Why timing affects the range
Market value is not static. Pricing tends to shift seasonally - convertibles often list higher in spring, four-wheel-drive vehicles in fall. Broader economic changes, fuel price shifts, and new model-year arrivals can all move ranges for specific vehicle segments.
Researching comparable vehicles over several weeks, rather than at a single moment, can give a more stable picture of where the range sits. A listing that appears unusually low relative to recent comps may reflect a motivated seller, an undisclosed issue, or a pricing error. All three are worth investigating before deciding.
Mileage, condition, and title brands
Three inputs consistently move a vehicle's position within the market value range more than almost anything else: mileage, physical and mechanical condition, and title status.
Mileage and its limits
Higher mileage typically reduces where a vehicle falls within the market value range, but mileage alone does not tell the full story. A higher-mileage vehicle with documented service history and no reported events may be more desirable than a lower-mileage vehicle with an unclear past.
NMVTIS reports include odometer readings as one of five key indicators. An odometer reading reported through NMVTIS reflects what was submitted to the system. It does not confirm whether readings were accurate at every prior service or transfer. For more context on how mileage history factors into research, see mileage affects car value. Comparing reported odometer history to the physical odometer reading during inspection remains an important step.
Condition and what records cannot show
Physical and mechanical condition is the factor records are least able to address. Interior wear, body panel alignment, rust, fluid leaks, and the state of components like brakes and suspension are visible only during an in-person inspection by a qualified mechanic. The FTC advises buyers to get an independent inspection before buying a used vehicle, noting that a vehicle history report is not a substitute for that step.
Condition also includes things that may not appear in any report: unreported minor collisions, deferred maintenance, modifications, or wear patterns that suggest harder use than the mileage alone implies.
Title brands and what they signal
A title brand - such as salvage, rebuilt, flood, or lemon law buyback - is a designation recorded on a vehicle's title after a significant event. Title brands may appear in a vehicle history report obtained through an approved NMVTIS data provider. For a plain-English explanation of what specific brands mean, see the guide on title brand.
A branded title affects where a vehicle sits in the market value range. It can also affect insurance eligibility and financing options, though terms vary by insurer, lender, and state. The presence of a brand does not make a vehicle unacceptable to every buyer, but it does warrant close inspection and direct questions about what repairs were performed and how they were documented.
Accident, service, and asking price context
Accident history and service records add context to market value research. Neither confirms the physical state of the vehicle, and neither replaces an independent inspection.
Accident history as a context signal
A reported accident may or may not affect a vehicle's structural integrity depending on the severity of the incident, the quality of repairs, and which components were involved. An accident reported through insurance or state systems may appear in a vehicle history report. An unreported or private-pay repair will not appear in any report.
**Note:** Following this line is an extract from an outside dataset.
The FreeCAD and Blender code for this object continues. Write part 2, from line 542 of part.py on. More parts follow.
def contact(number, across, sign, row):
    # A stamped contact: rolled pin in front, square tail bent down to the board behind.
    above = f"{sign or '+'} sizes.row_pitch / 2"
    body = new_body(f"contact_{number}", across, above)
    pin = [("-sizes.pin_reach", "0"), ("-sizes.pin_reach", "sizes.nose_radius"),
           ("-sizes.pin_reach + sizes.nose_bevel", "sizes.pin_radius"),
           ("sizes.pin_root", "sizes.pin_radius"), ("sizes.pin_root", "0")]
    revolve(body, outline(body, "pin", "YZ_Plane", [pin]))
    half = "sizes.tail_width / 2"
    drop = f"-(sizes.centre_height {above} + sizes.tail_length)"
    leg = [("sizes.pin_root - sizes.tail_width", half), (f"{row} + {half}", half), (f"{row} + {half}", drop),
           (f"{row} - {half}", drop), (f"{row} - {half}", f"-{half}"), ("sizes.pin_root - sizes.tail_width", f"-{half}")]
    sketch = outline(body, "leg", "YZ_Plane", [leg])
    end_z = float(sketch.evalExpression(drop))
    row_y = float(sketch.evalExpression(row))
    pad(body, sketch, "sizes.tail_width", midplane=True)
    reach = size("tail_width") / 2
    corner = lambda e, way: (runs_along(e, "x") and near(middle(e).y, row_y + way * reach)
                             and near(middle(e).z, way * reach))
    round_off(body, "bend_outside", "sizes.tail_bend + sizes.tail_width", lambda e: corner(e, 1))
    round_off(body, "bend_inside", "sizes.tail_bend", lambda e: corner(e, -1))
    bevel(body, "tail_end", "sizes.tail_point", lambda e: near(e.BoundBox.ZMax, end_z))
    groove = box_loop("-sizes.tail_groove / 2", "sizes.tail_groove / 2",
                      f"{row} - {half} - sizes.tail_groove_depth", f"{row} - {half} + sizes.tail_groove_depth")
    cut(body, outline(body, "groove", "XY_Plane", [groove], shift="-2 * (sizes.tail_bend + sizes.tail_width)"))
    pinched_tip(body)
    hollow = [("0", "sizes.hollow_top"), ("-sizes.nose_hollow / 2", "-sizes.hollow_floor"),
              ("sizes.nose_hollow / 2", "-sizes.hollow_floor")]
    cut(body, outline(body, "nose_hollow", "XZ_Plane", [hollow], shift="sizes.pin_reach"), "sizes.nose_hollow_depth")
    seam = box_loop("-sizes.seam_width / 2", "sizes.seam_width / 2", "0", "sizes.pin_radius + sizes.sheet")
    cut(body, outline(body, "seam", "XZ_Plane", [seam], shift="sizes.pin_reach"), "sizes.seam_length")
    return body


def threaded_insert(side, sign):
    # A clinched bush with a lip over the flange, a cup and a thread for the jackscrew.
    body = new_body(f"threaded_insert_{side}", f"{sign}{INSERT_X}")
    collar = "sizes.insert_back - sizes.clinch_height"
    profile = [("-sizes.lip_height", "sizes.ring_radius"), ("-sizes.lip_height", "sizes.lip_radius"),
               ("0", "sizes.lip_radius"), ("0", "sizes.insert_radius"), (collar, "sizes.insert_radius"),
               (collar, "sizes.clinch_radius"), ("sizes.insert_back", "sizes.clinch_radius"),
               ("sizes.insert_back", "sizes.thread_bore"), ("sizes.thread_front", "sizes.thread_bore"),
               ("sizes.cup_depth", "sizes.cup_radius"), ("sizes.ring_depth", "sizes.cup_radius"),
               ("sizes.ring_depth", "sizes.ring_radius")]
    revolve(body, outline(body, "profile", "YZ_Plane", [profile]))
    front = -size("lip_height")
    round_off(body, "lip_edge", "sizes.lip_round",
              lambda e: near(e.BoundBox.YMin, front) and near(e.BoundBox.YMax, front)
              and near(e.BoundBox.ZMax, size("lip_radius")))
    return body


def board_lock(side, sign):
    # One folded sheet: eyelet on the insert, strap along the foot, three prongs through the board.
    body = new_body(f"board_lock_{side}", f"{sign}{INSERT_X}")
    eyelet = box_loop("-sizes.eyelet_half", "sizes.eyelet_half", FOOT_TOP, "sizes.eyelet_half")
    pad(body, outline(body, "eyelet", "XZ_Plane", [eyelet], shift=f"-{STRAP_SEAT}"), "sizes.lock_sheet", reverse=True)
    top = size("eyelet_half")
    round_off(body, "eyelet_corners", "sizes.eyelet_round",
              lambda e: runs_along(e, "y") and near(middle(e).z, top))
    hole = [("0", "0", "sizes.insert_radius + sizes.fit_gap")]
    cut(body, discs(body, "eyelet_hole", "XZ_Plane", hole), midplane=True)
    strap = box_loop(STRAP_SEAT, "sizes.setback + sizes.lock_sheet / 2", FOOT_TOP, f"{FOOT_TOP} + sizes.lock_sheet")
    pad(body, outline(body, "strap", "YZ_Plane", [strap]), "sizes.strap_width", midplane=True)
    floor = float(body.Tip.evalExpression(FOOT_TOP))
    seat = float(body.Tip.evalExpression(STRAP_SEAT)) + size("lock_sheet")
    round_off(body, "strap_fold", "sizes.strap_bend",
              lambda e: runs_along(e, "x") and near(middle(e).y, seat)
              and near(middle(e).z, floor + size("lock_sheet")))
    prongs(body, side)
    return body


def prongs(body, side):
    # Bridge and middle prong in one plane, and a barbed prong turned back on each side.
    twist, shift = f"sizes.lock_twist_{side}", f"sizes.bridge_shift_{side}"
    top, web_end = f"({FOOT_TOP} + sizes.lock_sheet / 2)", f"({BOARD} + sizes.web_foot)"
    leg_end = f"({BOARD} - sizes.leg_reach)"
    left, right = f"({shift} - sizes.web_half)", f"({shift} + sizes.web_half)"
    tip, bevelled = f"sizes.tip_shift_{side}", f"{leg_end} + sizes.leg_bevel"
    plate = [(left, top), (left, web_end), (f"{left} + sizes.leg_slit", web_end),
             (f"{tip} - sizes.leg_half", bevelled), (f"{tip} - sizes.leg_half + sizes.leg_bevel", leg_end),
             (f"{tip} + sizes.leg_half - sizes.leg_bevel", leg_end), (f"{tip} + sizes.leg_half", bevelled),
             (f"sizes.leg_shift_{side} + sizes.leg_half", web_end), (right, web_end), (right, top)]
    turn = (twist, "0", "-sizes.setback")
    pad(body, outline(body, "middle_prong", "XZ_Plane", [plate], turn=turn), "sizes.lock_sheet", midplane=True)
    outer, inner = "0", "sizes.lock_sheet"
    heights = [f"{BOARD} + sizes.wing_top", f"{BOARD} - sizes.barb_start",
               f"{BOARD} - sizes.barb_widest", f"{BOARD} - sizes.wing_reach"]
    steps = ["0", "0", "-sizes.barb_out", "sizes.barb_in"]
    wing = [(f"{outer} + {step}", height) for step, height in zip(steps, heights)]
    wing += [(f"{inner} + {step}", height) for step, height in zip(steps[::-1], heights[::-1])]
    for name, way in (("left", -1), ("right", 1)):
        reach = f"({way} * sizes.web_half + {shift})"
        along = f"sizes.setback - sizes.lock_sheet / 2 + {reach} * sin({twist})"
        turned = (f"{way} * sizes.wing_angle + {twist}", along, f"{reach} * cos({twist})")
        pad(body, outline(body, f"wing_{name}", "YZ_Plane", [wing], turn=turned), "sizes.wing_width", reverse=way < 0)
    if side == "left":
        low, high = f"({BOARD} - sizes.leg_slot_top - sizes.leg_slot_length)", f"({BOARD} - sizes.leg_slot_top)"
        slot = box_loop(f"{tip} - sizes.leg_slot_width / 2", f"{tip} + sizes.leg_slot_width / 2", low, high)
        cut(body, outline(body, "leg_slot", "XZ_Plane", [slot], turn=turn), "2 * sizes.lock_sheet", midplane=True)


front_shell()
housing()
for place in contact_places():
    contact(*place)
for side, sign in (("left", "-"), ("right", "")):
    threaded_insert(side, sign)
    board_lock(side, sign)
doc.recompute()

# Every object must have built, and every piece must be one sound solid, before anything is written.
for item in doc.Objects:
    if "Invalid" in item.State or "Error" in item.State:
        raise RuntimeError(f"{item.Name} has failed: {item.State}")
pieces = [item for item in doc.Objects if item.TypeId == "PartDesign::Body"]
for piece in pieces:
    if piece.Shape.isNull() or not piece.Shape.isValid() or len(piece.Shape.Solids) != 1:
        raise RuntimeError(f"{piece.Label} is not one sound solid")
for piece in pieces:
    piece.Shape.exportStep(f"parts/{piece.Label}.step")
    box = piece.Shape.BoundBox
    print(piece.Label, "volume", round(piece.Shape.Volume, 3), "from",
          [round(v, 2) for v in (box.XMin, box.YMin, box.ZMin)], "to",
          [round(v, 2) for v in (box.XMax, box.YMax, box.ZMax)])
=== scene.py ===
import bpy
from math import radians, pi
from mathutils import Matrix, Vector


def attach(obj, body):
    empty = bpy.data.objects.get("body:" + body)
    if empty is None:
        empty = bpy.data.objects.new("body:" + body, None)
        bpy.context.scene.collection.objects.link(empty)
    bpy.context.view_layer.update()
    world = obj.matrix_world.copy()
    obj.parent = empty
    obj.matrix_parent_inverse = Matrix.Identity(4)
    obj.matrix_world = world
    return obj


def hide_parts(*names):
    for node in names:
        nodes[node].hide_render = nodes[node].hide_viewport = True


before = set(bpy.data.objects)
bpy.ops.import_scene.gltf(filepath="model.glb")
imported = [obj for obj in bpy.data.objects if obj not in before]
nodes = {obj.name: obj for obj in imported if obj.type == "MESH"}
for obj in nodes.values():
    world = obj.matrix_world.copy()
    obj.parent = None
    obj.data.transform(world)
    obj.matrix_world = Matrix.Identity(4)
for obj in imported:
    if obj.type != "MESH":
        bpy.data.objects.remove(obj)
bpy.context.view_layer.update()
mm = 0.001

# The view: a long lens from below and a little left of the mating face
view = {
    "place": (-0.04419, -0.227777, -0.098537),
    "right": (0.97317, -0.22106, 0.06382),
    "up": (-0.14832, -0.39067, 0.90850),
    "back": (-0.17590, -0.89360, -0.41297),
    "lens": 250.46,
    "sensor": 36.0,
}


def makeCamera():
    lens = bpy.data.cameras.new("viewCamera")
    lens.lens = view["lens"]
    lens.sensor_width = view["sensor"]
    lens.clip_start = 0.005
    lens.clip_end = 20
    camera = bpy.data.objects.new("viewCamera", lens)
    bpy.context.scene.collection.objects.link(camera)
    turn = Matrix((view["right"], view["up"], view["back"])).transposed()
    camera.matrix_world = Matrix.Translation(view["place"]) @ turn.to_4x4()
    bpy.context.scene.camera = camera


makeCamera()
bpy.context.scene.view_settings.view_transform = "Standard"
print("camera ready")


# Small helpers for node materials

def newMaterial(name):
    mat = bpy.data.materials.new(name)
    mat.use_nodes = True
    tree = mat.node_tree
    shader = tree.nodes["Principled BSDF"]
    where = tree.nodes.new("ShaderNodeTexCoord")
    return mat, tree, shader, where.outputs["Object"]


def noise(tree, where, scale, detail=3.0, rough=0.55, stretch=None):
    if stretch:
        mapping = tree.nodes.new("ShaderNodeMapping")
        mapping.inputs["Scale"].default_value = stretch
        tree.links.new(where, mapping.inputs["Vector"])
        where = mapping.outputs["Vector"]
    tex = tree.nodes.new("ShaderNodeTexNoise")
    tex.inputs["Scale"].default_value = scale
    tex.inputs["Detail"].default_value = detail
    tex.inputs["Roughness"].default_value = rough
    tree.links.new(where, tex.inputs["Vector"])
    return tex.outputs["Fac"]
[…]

For more detail on what accident records show and do not show, see the guide on car accident history. The practical summary: reported accident records may help explain pricing context for comparable vehicles, but the absence of a reported accident does not confirm the vehicle has never been in one.
Service records and what they suggest
Documented service history - oil changes, brake work, timing belt replacements, and similar maintenance - may suggest an owner who followed the manufacturer's maintenance schedule. For more on reviewing service history, see that guide.
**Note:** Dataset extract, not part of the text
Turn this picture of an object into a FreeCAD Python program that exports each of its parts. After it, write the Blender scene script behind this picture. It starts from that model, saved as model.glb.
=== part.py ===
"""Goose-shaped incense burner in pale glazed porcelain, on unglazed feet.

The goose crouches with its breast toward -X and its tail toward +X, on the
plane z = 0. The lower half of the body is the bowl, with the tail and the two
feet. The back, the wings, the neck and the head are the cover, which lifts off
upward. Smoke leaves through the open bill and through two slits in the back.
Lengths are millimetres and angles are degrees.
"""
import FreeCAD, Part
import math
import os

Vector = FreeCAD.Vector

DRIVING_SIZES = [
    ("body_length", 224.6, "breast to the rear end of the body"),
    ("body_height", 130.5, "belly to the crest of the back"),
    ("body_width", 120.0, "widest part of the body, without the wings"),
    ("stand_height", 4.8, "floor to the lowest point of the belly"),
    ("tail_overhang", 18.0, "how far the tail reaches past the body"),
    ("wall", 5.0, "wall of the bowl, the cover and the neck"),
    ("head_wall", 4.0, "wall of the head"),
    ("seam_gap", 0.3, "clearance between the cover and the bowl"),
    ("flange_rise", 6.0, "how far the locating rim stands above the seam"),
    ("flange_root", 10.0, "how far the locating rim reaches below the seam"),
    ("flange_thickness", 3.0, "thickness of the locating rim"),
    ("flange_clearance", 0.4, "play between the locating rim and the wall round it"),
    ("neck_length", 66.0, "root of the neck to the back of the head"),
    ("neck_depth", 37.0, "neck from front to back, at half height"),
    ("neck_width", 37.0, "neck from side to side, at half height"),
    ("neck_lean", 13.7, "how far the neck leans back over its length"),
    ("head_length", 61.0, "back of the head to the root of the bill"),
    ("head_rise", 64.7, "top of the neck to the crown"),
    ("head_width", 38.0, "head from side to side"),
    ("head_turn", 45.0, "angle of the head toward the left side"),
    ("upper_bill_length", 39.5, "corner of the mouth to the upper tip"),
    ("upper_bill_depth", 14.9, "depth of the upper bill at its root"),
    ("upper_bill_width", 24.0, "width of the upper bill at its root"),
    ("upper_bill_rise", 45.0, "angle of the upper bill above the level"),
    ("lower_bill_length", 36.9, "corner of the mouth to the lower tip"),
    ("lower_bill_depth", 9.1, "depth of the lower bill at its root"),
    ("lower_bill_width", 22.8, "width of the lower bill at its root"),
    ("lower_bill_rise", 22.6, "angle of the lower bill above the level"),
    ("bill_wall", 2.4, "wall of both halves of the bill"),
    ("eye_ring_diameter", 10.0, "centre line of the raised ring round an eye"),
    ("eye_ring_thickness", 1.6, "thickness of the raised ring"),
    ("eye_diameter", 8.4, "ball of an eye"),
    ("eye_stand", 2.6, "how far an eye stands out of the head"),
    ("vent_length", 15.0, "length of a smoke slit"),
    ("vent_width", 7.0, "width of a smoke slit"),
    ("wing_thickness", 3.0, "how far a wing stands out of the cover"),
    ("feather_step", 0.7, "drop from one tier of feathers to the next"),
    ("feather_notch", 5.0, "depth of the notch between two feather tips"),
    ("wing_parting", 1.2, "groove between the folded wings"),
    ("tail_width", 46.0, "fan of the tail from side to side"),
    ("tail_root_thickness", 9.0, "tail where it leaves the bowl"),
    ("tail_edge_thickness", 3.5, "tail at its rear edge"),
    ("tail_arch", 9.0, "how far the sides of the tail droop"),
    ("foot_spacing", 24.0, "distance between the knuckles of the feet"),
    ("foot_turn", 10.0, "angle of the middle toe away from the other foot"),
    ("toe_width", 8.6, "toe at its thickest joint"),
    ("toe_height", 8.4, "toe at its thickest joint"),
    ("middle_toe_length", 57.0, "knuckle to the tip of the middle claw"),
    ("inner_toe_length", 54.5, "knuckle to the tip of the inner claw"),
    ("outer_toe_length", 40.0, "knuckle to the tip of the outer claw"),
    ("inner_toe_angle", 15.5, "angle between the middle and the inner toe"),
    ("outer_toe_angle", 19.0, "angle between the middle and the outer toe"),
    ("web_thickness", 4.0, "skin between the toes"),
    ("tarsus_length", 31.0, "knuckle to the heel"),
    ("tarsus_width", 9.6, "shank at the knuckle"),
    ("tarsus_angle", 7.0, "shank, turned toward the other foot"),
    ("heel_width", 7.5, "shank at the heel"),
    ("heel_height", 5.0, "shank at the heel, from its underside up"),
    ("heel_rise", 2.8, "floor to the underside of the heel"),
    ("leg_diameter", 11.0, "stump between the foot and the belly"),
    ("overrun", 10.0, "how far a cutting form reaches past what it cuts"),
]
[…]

Service records help contextualize condition claims, but gaps in documentation do not necessarily mean maintenance was skipped. Many routine services are performed without formal documentation, especially by private owners or smaller shops. Records are a useful signal, not a guarantee.
Asking price and how to use it
A seller's asking price is a starting point for evaluation. When researching the market value of a car, compare the asking price against currently listed comparable vehicles in the same region with similar mileage, condition, and title status.
If an asking price sits significantly below comparable vehicles, investigate before treating it as a straightforward deal. Factors that may explain a low asking price include undisclosed mechanical issues, a branded title, a motivated seller with timing pressure, or simply a pricing error. Context matters more than the number alone, and the price should make sense once the full picture is clearer.
What market value does not confirm
Market value is a useful research concept, but it is easy to expect more from it than it can deliver. Several common over-interpretations are worth addressing directly.
It does not confirm whether a price is right for your situation
A vehicle may fall within a market value range and still represent a poor purchase for a specific buyer. If a vehicle has undisclosed issues, pending recalls, unreported damage, or condition problems not visible in a listing, the market value range estimated from available inputs will not reflect those factors.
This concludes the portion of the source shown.